Exercise
Retype the material in full, keeping every word the same.

Collected material
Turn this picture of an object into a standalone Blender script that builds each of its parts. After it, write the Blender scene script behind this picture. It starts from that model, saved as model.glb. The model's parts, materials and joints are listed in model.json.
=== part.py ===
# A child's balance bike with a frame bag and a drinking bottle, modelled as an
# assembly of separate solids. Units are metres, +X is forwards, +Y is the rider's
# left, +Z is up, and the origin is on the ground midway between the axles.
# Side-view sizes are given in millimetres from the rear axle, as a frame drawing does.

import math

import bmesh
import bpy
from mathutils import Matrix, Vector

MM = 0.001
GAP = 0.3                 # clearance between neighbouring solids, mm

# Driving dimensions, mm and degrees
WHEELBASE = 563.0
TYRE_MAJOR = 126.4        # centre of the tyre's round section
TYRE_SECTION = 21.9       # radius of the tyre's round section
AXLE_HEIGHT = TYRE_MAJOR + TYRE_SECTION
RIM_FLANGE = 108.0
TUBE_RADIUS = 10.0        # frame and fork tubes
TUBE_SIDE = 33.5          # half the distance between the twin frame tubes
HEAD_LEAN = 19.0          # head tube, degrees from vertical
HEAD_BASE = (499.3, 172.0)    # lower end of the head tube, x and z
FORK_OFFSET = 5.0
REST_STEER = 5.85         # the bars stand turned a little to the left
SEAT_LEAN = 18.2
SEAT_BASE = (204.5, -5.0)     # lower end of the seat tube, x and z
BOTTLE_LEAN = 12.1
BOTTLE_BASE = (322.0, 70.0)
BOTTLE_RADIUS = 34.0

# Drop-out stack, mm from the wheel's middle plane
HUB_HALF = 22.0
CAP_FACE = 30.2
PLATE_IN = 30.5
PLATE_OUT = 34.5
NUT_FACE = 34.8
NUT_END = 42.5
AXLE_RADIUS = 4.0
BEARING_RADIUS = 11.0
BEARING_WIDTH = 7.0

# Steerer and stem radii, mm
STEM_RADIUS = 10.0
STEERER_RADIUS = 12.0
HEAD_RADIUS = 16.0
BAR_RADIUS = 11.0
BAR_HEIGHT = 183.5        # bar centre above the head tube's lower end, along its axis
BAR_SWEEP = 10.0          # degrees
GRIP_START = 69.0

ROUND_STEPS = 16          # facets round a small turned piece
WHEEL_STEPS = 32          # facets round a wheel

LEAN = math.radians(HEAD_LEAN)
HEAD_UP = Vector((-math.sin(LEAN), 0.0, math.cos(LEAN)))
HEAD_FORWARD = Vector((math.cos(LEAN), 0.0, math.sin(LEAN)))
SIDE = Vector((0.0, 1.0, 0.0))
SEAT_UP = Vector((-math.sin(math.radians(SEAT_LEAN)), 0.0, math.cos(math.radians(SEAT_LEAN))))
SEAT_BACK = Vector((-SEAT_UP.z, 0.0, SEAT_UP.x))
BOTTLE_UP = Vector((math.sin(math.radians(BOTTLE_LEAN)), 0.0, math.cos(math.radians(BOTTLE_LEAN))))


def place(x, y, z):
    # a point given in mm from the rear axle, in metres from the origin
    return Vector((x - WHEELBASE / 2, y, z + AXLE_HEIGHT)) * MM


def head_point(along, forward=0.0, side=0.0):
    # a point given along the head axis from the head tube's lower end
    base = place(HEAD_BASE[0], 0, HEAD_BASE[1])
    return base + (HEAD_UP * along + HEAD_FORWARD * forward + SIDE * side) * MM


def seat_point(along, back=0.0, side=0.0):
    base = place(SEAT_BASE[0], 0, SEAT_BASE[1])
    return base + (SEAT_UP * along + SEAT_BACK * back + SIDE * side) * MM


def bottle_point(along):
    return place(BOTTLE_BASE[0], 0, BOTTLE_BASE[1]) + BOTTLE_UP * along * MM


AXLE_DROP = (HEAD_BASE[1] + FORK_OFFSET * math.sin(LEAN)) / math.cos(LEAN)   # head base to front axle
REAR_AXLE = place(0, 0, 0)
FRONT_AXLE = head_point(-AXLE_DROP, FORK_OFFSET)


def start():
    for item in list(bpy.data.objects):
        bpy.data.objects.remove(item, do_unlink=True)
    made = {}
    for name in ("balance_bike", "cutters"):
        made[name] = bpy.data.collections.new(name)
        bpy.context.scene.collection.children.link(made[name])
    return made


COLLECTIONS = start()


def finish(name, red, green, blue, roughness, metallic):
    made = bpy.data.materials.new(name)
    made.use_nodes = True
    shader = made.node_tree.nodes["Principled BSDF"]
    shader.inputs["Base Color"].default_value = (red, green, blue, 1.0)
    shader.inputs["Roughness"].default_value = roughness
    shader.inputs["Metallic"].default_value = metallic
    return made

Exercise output
Turn this picture of an object into a standalone Blender script that builds each of its parts. After it, write the Blender scene script behind this picture. It starts from that model, saved as model.glb. The model's parts, materials and joints are listed in model.json.
=== part.py ===
# A child's balance bike with a frame bag and a drinking bottle, modelled as an
# assembly of separate solids. Units are metres, +X is forwards, +Y is the rider's
# left, +Z is up, and the origin is on the ground midway between the axles.
# Side-view sizes are given in millimetres from the rear axle, as a frame drawing does.

import math

import bmesh
import bpy
from mathutils import Matrix, Vector

MM = 0.001
GAP = 0.3                 # clearance between neighbouring solids, mm

# Driving dimensions, mm and degrees
WHEELBASE = 563.0
TYRE_MAJOR = 126.4        # centre of the tyre's round section
TYRE_SECTION = 21.9       # radius of the tyre's round section
AXLE_HEIGHT = TYRE_MAJOR + TYRE_SECTION
RIM_FLANGE = 108.0
TUBE_RADIUS = 10.0        # frame and fork tubes
TUBE_SIDE = 33.5          # half the distance between the twin frame tubes
HEAD_LEAN = 19.0          # head tube, degrees from vertical
HEAD_BASE = (499.3, 172.0)    # lower end of the head tube, x and z
FORK_OFFSET = 5.0
REST_STEER = 5.85         # the bars stand turned a little to the left
SEAT_LEAN = 18.2
SEAT_BASE = (204.5, -5.0)     # lower end of the seat tube, x and z
BOTTLE_LEAN = 12.1
BOTTLE_BASE = (322.0, 70.0)
BOTTLE_RADIUS = 34.0

# Drop-out stack, mm from the wheel's middle plane
HUB_HALF = 22.0
CAP_FACE = 30.2
PLATE_IN = 30.5
PLATE_OUT = 34.5
NUT_FACE = 34.8
NUT_END = 42.5
AXLE_RADIUS = 4.0
BEARING_RADIUS = 11.0
BEARING_WIDTH = 7.0

# Steerer and stem radii, mm
STEM_RADIUS = 10.0
STEERER_RADIUS = 12.0
HEAD_RADIUS = 16.0
BAR_RADIUS = 11.0
BAR_HEIGHT = 183.5        # bar centre above the head tube's lower end, along its axis
BAR_SWEEP = 10.0          # degrees
GRIP_START = 69.0

ROUND_STEPS = 16          # facets round a small turned piece
WHEEL_STEPS = 32          # facets round a wheel

LEAN = math.radians(HEAD_LEAN)
HEAD_UP = Vector((-math.sin(LEAN), 0.0, math.cos(LEAN)))
HEAD_FORWARD = Vector((math.cos(LEAN), 0.0, math.sin(LEAN)))
SIDE = Vector((0.0, 1.0, 0.0))
SEAT_UP = Vector((-math.sin(math.radians(SEAT_LEAN)), 0.0, math.cos(math.radians(SEAT_LEAN))))
SEAT_BACK = Vector((-SEAT_UP.z, 0.0, SEAT_UP.x))
BOTTLE_UP = Vector((math.sin(math.radians(BOTTLE_LEAN)), 0.0, math.cos(math.radians(BOTTLE_LEAN))))


def place(x, y, z):
    # a point given in mm from the rear axle, in metres from the origin
    return Vector((x - WHEELBASE / 2, y, z + AXLE_HEIGHT)) * MM


def head_point(along, forward=0.0, side=0.0):
    # a point given along the head axis from the head tube's lower end
    base = place(HEAD_BASE[0], 0, HEAD_BASE[1])
    return base + (HEAD_UP * along + HEAD_FORWARD * forward + SIDE * side) * MM


def seat_point(along, back=0.0, side=0.0):
    base = place(SEAT_BASE[0], 0, SEAT_BASE[1])
    return base + (SEAT_UP * along + SEAT_BACK * back + SIDE * side) * MM


def bottle_point(along):
    return place(BOTTLE_BASE[0], 0, BOTTLE_BASE[1]) + BOTTLE_UP * along * MM


AXLE_DROP = (HEAD_BASE[1] + FORK_OFFSET * math.sin(LEAN)) / math.cos(LEAN)   # head base to front axle
REAR_AXLE = place(0, 0, 0)
FRONT_AXLE = head_point(-AXLE_DROP, FORK_OFFSET)


def start():
    for item in list(bpy.data.objects):
        bpy.data.objects.remove(item, do_unlink=True)
    made = {}
    for name in ("balance_bike", "cutters"):
        made[name] = bpy.data.collections.new(name)
        bpy.context.scene.collection.children.link(made[name])
    return made


COLLECTIONS = start()


def finish(name, red, green, blue, roughness, metallic):
    made = bpy.data.materials.new(name)
    made.use_nodes = True
    shader = made.node_tree.nodes["Principled BSDF"]
    shader.inputs["Base Color"].default_value = (red, green, blue, 1.0)
    shader.inputs["Roughness"].default_value = roughness
    shader.inputs["Metallic"].default_value = metallic
    return made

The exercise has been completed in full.